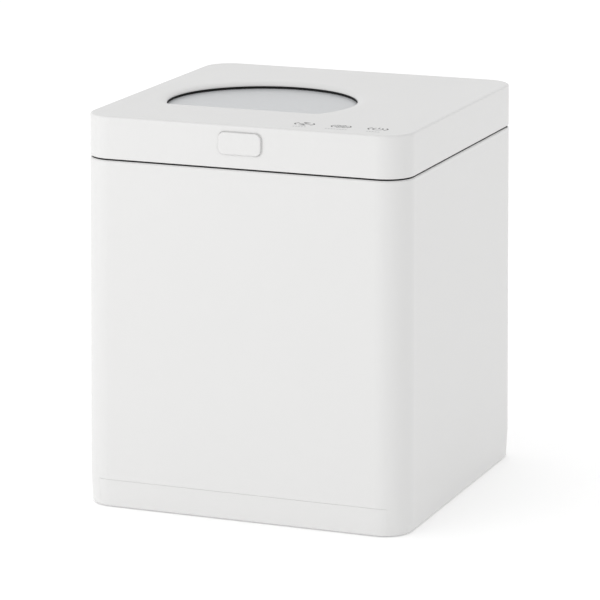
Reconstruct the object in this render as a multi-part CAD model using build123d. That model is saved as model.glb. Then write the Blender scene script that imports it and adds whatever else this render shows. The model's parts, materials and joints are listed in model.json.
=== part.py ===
from build123d import *
import math
import os

# Countertop trash compactor.  Millimetres, +Z up, +X to the right, the front faces -Y.
# The origin is the middle of the footprint, on the plane that the rubber feet stand on.
# A two-stage screw jack under the floor of the chamber lifts a press plate inside the
# removable bucket and squeezes its contents against the closed lid.

# ---------------------------------------------------------------- driving dimensions
LID_W, LID_D, HEIGHT = 280.1, 283.4, 329.4   # lid at its lower edge, and overall height
LID_TAPER = 0.5                              # how much narrower the lid is at its top
BODY_W, BODY_D = 280.2, 283.4                # body at its upper edge
BASE_W, BASE_D = 284.2, 287.4                # body at the base joint
CORNER = 24.0                                # plan corner radius of the casing
WALL = 2.6                                   # casing wall
Z_FOOT, Z_JOINT, Z_BODY, Z_LID = 0.8, 24.0, 292.4, 294.2
BAND_DRAFT = 1.8                             # how much narrower the body is at its lower edge
KICK_X = 127.0                               # half width of the loose panel at the foot of the front
FLANGE = 2.5                                 # inward flange at the top of the body
MOUTH_W, MOUTH_D, MOUTH_R = 236.0, 239.0, 18.0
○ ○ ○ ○
• [PROBLEM TO WORK ON]: Word for word, reproduce the listing above from its start up to and including the line that has "# removable bucket". Give only those lines.

• [OUTPUT BELOW]:
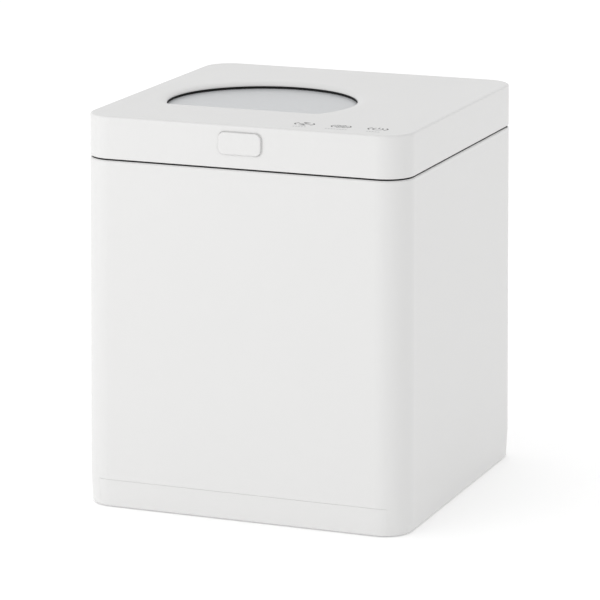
Reconstruct the object in this render as a multi-part CAD model using build123d. That model is saved as model.glb. Then write the Blender scene script that imports it and adds whatever else this render shows. The model's parts, materials and joints are listed in model.json.
=== part.py ===
from build123d import *
import math
import os

# Countertop trash compactor.  Millimetres, +Z up, +X to the right, the front faces -Y.
# The origin is the middle of the footprint, on the plane that the rubber feet stand on.
# A two-stage screw jack under the floor of the chamber lifts a press plate inside the
# removable bucket and squeezes its contents against the closed lid.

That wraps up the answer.